Well, it didn't spring in the oven at all, and while the top was nicely done, with a soft crust, the bottom remained soggy and underdone. In fact, the loaf sank a bit in the center, I think. It was very late at night by then and my baby woke up just at that time so I just removed it from the pan and let it cool instead of trying to bake it for longer.

The taste is okay, given that the bottom half was so soggy and the middle so dense. Only the top couple of centimetres had a nice crumb. But what might have gone wrong?

I think I used way too much water. It is also in the high 30s C here in Calcutta but also very very humid. So I think I need to account for that and use much less water. Or at least, incorporate it slowly as I knead, rather than all at once?

The bread seemed to rise okay, even though I would have been happier with a larger second rise and some oven spring. But I was surprised at how far only 1 tsp of fresh yeast went - I realize I have been using way too much yeast, nearly 2.5 tsps per 250 gms all this time.

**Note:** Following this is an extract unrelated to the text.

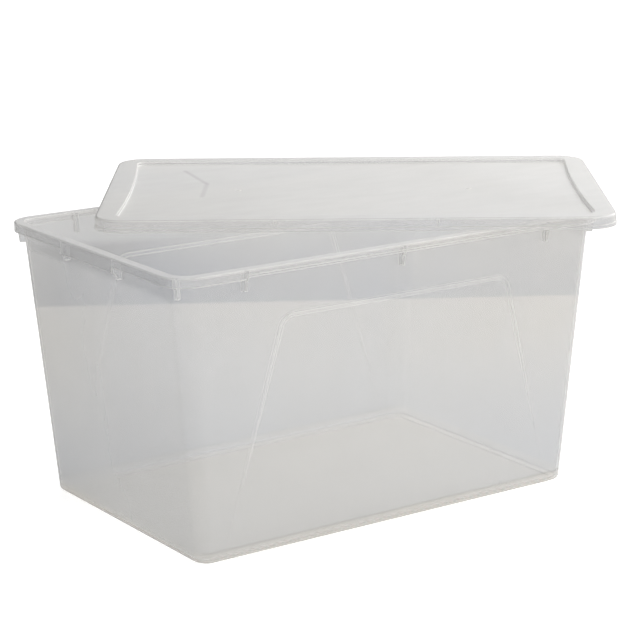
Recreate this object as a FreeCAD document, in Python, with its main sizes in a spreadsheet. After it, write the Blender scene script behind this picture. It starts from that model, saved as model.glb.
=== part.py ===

Also, the ice cubes at the bottom are probably unnecessary too. Next time I'm going to try a half-loaf, and omit that. I might also try baking for longer than 35 minutes.

Given that this was my first 100% atta bread though, I'm happy it's edible with some heavy toasting and buttering. Will keep trying!

frangipani's picture

Also, I wanted to ask, I have a hand-mixer that comes with a dough kneading attachment, those long spirally spindly steel hooks. Since the dough is so sticky in the beginning, can one use this until it comes together better? Or is the hand-kneading "bring towards you and push away" action necessary and different from what the dough hook can do?

arunamahesh's picture

Hi Gauri

Those initial pics of atta bread are really beautiful. For loaf pan, I always stuck to 3C and as you stated, it comes out not this tall. 300 strokes is just wow:). You got this structure without vital gluten addition is just amazing. 

In my experience atta bread is bit tricky. No gluten makes it crumbly at 100%. Adapting Peter Reinhardt's recipe for 100% whole wheat works for Atta too. In that case vital gluten can be halved.